---- COLLECTED DATA
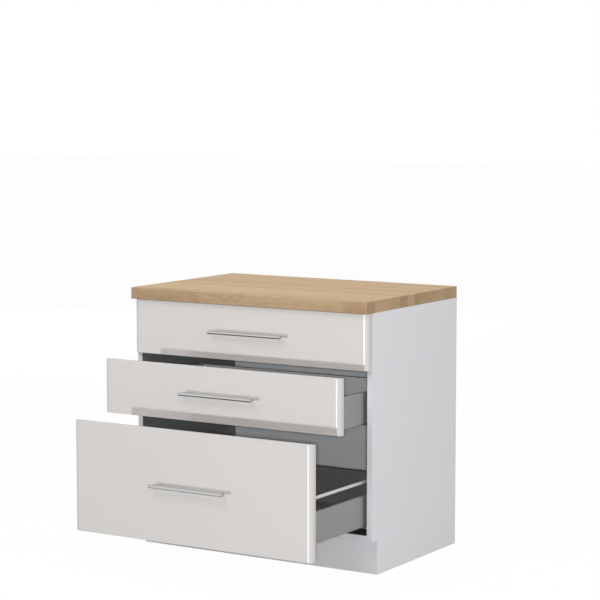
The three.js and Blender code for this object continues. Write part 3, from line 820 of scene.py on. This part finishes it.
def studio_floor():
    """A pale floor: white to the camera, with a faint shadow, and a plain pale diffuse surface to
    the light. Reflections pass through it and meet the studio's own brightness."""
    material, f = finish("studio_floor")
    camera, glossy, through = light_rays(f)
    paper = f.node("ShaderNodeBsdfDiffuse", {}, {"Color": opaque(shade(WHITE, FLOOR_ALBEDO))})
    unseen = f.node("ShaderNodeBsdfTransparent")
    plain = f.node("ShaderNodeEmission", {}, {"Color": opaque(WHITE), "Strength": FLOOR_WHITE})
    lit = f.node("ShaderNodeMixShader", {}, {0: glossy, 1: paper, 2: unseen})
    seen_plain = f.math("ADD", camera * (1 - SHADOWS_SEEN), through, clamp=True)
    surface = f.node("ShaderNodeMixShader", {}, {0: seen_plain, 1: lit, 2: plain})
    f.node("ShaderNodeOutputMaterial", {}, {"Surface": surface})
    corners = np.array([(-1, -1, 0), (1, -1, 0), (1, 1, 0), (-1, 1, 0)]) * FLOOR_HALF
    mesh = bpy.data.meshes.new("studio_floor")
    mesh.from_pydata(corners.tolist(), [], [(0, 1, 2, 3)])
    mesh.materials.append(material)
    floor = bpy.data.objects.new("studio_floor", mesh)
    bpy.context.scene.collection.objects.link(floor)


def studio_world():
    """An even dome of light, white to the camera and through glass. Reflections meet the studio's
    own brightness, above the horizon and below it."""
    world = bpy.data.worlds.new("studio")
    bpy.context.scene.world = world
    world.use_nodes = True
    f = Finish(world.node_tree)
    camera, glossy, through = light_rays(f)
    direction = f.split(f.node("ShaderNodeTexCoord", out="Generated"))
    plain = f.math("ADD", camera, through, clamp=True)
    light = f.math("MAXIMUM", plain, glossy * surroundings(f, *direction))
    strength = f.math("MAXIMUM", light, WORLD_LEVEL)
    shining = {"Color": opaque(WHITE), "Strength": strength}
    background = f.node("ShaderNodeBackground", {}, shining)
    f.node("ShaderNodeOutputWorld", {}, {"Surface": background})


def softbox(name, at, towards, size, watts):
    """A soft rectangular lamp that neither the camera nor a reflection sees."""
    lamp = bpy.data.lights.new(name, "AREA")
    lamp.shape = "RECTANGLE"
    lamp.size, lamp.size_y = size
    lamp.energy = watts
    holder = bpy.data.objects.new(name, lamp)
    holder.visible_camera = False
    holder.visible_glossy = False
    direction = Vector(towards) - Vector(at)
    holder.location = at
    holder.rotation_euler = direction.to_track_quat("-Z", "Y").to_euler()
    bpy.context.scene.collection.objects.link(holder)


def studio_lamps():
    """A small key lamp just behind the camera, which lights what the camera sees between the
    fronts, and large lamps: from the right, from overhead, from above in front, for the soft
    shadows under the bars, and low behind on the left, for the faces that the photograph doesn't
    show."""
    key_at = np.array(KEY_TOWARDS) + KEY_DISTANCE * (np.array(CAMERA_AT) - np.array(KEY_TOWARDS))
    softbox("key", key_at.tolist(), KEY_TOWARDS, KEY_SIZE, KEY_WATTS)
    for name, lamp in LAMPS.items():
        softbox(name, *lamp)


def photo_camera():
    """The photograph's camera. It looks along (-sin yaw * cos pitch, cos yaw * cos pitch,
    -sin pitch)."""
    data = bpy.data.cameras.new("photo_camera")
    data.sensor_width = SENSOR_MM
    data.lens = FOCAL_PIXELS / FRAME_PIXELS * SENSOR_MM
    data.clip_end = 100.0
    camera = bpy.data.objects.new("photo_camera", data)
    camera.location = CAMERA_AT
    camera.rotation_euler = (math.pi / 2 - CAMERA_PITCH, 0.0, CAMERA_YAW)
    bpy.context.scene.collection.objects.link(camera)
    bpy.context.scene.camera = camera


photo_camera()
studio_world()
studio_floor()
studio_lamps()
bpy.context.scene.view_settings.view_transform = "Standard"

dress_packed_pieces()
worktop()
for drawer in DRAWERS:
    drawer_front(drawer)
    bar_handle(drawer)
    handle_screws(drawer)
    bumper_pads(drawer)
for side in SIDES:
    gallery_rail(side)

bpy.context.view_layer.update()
--------
• [INSTRUCTION]: Would you reproduce the material above in full, exactly as given?

• [FULL ANSWER]:
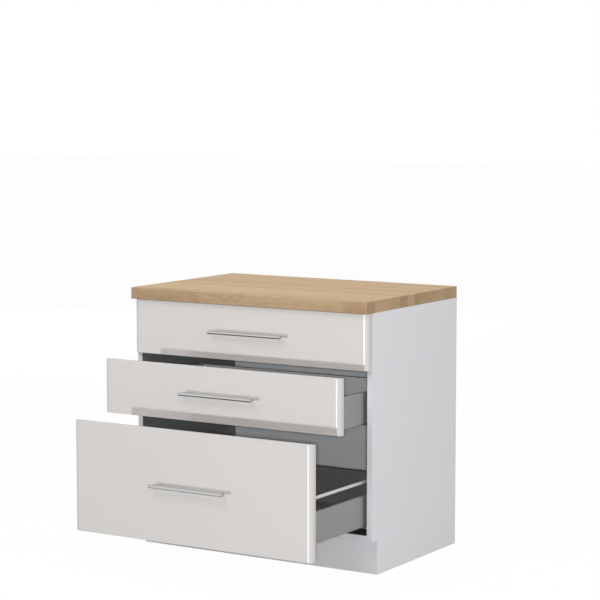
The three.js and Blender code for this object continues. Write part 3, from line 820 of scene.py on. This part finishes it.
def studio_floor():
    """A pale floor: white to the camera, with a faint shadow, and a plain pale diffuse surface to
    the light. Reflections pass through it and meet the studio's own brightness."""
    material, f = finish("studio_floor")
    camera, glossy, through = light_rays(f)
    paper = f.node("ShaderNodeBsdfDiffuse", {}, {"Color": opaque(shade(WHITE, FLOOR_ALBEDO))})
    unseen = f.node("ShaderNodeBsdfTransparent")
    plain = f.node("ShaderNodeEmission", {}, {"Color": opaque(WHITE), "Strength": FLOOR_WHITE})
    lit = f.node("ShaderNodeMixShader", {}, {0: glossy, 1: paper, 2: unseen})
    seen_plain = f.math("ADD", camera * (1 - SHADOWS_SEEN), through, clamp=True)
    surface = f.node("ShaderNodeMixShader", {}, {0: seen_plain, 1: lit, 2: plain})
    f.node("ShaderNodeOutputMaterial", {}, {"Surface": surface})
    corners = np.array([(-1, -1, 0), (1, -1, 0), (1, 1, 0), (-1, 1, 0)]) * FLOOR_HALF
    mesh = bpy.data.meshes.new("studio_floor")
    mesh.from_pydata(corners.tolist(), [], [(0, 1, 2, 3)])
    mesh.materials.append(material)
    floor = bpy.data.objects.new("studio_floor", mesh)
    bpy.context.scene.collection.objects.link(floor)


def studio_world():
    """An even dome of light, white to the camera and through glass. Reflections meet the studio's
    own brightness, above the horizon and below it."""
    world = bpy.data.worlds.new("studio")
    bpy.context.scene.world = world
    world.use_nodes = True
    f = Finish(world.node_tree)
    camera, glossy, through = light_rays(f)
    direction = f.split(f.node("ShaderNodeTexCoord", out="Generated"))
    plain = f.math("ADD", camera, through, clamp=True)
    light = f.math("MAXIMUM", plain, glossy * surroundings(f, *direction))
    strength = f.math("MAXIMUM", light, WORLD_LEVEL)
    shining = {"Color": opaque(WHITE), "Strength": strength}
    background = f.node("ShaderNodeBackground", {}, shining)
    f.node("ShaderNodeOutputWorld", {}, {"Surface": background})


def softbox(name, at, towards, size, watts):
    """A soft rectangular lamp that neither the camera nor a reflection sees."""
    lamp = bpy.data.lights.new(name, "AREA")
    lamp.shape = "RECTANGLE"
    lamp.size, lamp.size_y = size
    lamp.energy = watts
    holder = bpy.data.objects.new(name, lamp)
    holder.visible_camera = False
    holder.visible_glossy = False
    direction = Vector(towards) - Vector(at)
    holder.location = at
    holder.rotation_euler = direction.to_track_quat("-Z", "Y").to_euler()
    bpy.context.scene.collection.objects.link(holder)


def studio_lamps():
    """A small key lamp just behind the camera, which lights what the camera sees between the
    fronts, and large lamps: from the right, from overhead, from above in front, for the soft
    shadows under the bars, and low behind on the left, for the faces that the photograph doesn't
    show."""
    key_at = np.array(KEY_TOWARDS) + KEY_DISTANCE * (np.array(CAMERA_AT) - np.array(KEY_TOWARDS))
    softbox("key", key_at.tolist(), KEY_TOWARDS, KEY_SIZE, KEY_WATTS)
    for name, lamp in LAMPS.items():
        softbox(name, *lamp)


def photo_camera():
    """The photograph's camera. It looks along (-sin yaw * cos pitch, cos yaw * cos pitch,
    -sin pitch)."""
    data = bpy.data.cameras.new("photo_camera")
    data.sensor_width = SENSOR_MM
    data.lens = FOCAL_PIXELS / FRAME_PIXELS * SENSOR_MM
    data.clip_end = 100.0
    camera = bpy.data.objects.new("photo_camera", data)
    camera.location = CAMERA_AT
    camera.rotation_euler = (math.pi / 2 - CAMERA_PITCH, 0.0, CAMERA_YAW)
    bpy.context.scene.collection.objects.link(camera)
    bpy.context.scene.camera = camera


photo_camera()
studio_world()
studio_floor()
studio_lamps()
bpy.context.scene.view_settings.view_transform = "Standard"

dress_packed_pieces()
worktop()
for drawer in DRAWERS:
    drawer_front(drawer)
    bar_handle(drawer)
    handle_screws(drawer)
    bumper_pads(drawer)
for side in SIDES:
    gallery_rail(side)

bpy.context.view_layer.update()